Early Irish literature contains many references to bronze in the context of weapons, jewellery and utensils. However, a problem is set by the word findruine or 'white bronze', since it is not clear whether the word describes brass or electrum (a gold and silver alloy), and it may well be that the Irish applied it indiscriminately to both. brooch Medieval Irish literature describes in minutest detail the delg or brooch, a piece of personal jewellery of bronze, silver or, sometimes, of gold, ornamented with enamel or precious stones, which glittered upon the breast of the hero whose cloak it held. Despite this, it would seem that brooches, almost always described as priceless jewels, were merely symbols of the luxurious dress of the warrior caste. The vast numbers discovered in France and in the British Isles, and indeed throughout the ancient Celtic world, are clearly pieces of costume jewellery of gold, silver and bronze, elaborately patterned with masks, spirals, leaf motifs, human heads, triskeles, swastikas and so on, and studded with amber, coral and enamel. They are most often found in graves and in pairs.

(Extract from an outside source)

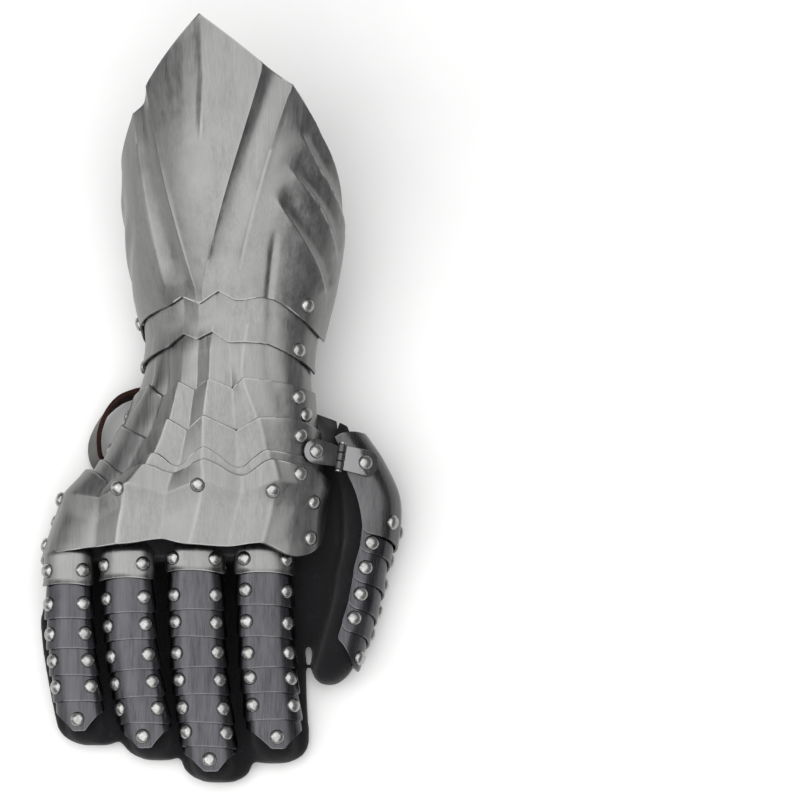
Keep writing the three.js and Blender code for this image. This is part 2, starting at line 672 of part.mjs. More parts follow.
// ---------------------------------------------------------------- strap
// Route of the strap: [x, y, z of its middle, and the x, y, z direction of its width]. It comes from
// under the little-finger edge of the plates, bulges out, turns back and runs under the wrist.
const STRAP_ROUTE = [
  [-28.5, 50.5, 7.6, 0, 0, 1],
  [-34, 49, 8.6, 0, 0, 1],
  [-41, 45.7, 9.5, 0.05, 0, 1],
  [-47, 39.2, 10, 0.2, 0, 1],
  [-51.2, 30.5, 9.8, 0.35, 0, 1],
  [-52.4, 22.5, 9.2, 0.5, 0, 1],
  [-50.5, 15.5, 8.4, 0.4, 0.2, 0.9],
  [-43.5, 13.5, 6.1, 0.2, 0.9, 0.4],
  [-33, 22, 3.4, 0, 1, 0],
  [-20, 32, 1.8, 0, 1, 0],
  [0, 36.5, 1.6, 0, 1, 0],
  [20, 37.5, 1.7, 0, 1, 0],
  [35, 38, 4, 0, 1, 0],
  [45, 38.5, 11, 0, 1, 0],
  [50, 39, 20, 0, 1, 0],
];

function addStrap() {
  const { width, thickness } = STRAP;
  const vectors = (from) => STRAP_ROUTE.map((row) => new THREE.Vector3(...row.slice(from, from + 3)));
  const route = new THREE.CatmullRomCurve3(vectors(0));
  const sides = new THREE.CatmullRomCurve3(vectors(3));
  const point = (u, v, offset) => {
    const tangent = route.getTangent(v);
    const side = sides.getPoint(v);
    side.addScaledVector(tangent, -side.dot(tangent)).normalize();
    const normal = new THREE.Vector3().crossVectors(tangent, side);
    return route.getPoint(v).addScaledVector(side, (u * width) / 2).addScaledVector(normal, offset);
  };
  const geometry = sheet(
    (u, v) => point(v, u, thickness / 2),
    (u, v) => point(v, u, -thickness / 2),
    steps(1, 30),
    [-1, 1],
  );
  add("strap", geometry, STRAP_LEATHER);
}

addCuff();
addHandPlates();
addFingers();
addThumb();
addHinge();
addGlove();
addStrap();

export default gauntlet;
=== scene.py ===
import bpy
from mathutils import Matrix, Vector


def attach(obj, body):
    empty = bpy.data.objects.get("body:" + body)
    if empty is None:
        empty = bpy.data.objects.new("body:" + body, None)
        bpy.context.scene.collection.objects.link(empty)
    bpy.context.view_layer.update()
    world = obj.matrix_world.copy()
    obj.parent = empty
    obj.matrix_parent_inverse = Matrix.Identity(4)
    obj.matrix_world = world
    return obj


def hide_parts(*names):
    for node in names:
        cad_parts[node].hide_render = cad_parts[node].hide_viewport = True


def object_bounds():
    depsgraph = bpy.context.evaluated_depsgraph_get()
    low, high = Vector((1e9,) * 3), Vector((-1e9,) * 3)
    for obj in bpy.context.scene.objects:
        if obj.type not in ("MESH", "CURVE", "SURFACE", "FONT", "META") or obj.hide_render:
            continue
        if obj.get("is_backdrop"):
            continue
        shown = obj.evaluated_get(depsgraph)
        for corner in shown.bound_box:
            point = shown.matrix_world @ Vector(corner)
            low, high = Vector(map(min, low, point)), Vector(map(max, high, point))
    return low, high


bl_info = {
    "name": "Armoured Gauntlet",
    "version": (1, 0, 0),
    "blender": (4, 5, 0),
    "location": "3D View > Sidebar > Gauntlet",
    "description": "Makes a fluted steel gauntlet with its lames, rivets, hinge, suede glove and strap",
    "category": "Object",
}

import math
import random

import bmesh
import bpy
from mathutils import Matrix, Vector

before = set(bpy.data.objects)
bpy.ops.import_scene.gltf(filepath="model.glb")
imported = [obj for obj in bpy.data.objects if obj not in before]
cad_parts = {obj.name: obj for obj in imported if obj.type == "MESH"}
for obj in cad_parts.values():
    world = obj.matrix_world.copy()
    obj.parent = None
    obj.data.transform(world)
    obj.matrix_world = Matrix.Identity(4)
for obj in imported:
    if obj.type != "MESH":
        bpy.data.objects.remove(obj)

MM = 0.001

# The form of the forearm and hand, in mm:
# [y, centre x, centre z, half width, half height, roll in degrees, squareness]
ARM = [
    [-40, -9, 15.5, 62.5, 23.5, -8, 2.5],
    [-27, -6.5, 17, 61.8, 25.5, -8, 2.5],
    [-5, -1.5, 20, 58.3, 27.3, -8, 2.4],
    [7, 3, 23, 53.5, 26.8, -9, 2.3],
    [19, 6.5, 26, 49.5, 26.5, -11, 2.2],
    [29, 8.5, 28.5, 46.5, 26.5, -13, 2.1],
    [46, 11.3, 30.5, 43, 27.5, -17, 2],
    [62, 13.5, 31.5, 41, 29, -19, 2],
    [74, 15, 32.5, 42, 30, -19, 2],
    [92, 15.3, 35.5, 46.2, 34.2, -19, 2],
    [112, 15.5, 38.5, 49.2, 39.2, -19, 2],
    [132, 15.5, 41, 51.2, 43.2, -19, 2],
    [165, 15.5, 44, 53.2, 47.2, -19, 2],
    [214, 15.5, 46, 55.2, 51.2, -19, 2],
]
# The thumb, with the same columns
THUMB = [
    [-90, 60.5, 11, 11, 11, 60, 2],
    [-78, 64.5, 11.8, 11.4, 11.4, 61, 2],
    [-63, 69, 12.8, 11.8, 11.8, 62, 2],
    [-52, 72, 13.4, 12, 12, 62, 2],
    [-38, 74.5, 14.4, 12.3, 12.3, 62, 2],
    [-24, 78, 16, 12.8, 12.8, 61, 2],
    [-4, 78, 18.5, 14, 14, 60, 2],
    [14, 71.5, 22, 13, 13, 58, 2],
    [26, 65, 24, 11.5, 11.5, 56, 2],
]

# Flute lines over the hand: [y, angle in degrees of each line, from the left edge to the right]
HAND_LINES = [
    [-36, -95, -77, -58, -44, -15, 14, 44.5, 58, 72, 84],
    [-5, -97, -77, -58, -43, -16, 14, 41.5, 57, 72, 90],
    [10, -97, -76, -54, -38, -17.5, 5.5, 36, 52.5, 70, 92],
    [28, -97, -72, -48, -31, -15, 1, 29.5, 45, 65, 92],
    [45, -98, -56, -41, -25, -10.5, 4, 25.5, 34, 56, 90],
    [62, -106, -56, -39, -24.5, -10, 3.5, 20.5, 33, 51, 92],
    [90, -108, -60, -35, -21, -7, 7, 20.5, 33, 46, 92],
]
LINE_COUNT = len(HAND_LINES[0]) - 2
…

It was more usually the object depicted on the brooch which had a meaning and this would be passed on as a spell or power to the wearer. Sometimes the brooch was regarded in some sense as a symbol of protection, and by extension of virginity and faithfulness. Thus twelve brooches held together the scarf in which Penelope draped herself like a cloak or peplos.

In Great Kabylia, brooches symbolize woman (SERF pp. 251–2) and, by extension, fertility. It might be legitimate to wonder whether the brooch which wounded Cuchulainn was not the love of a woman and whether brooches, with their sharp pins, are not symbols of love which can join together and yet wound two persons.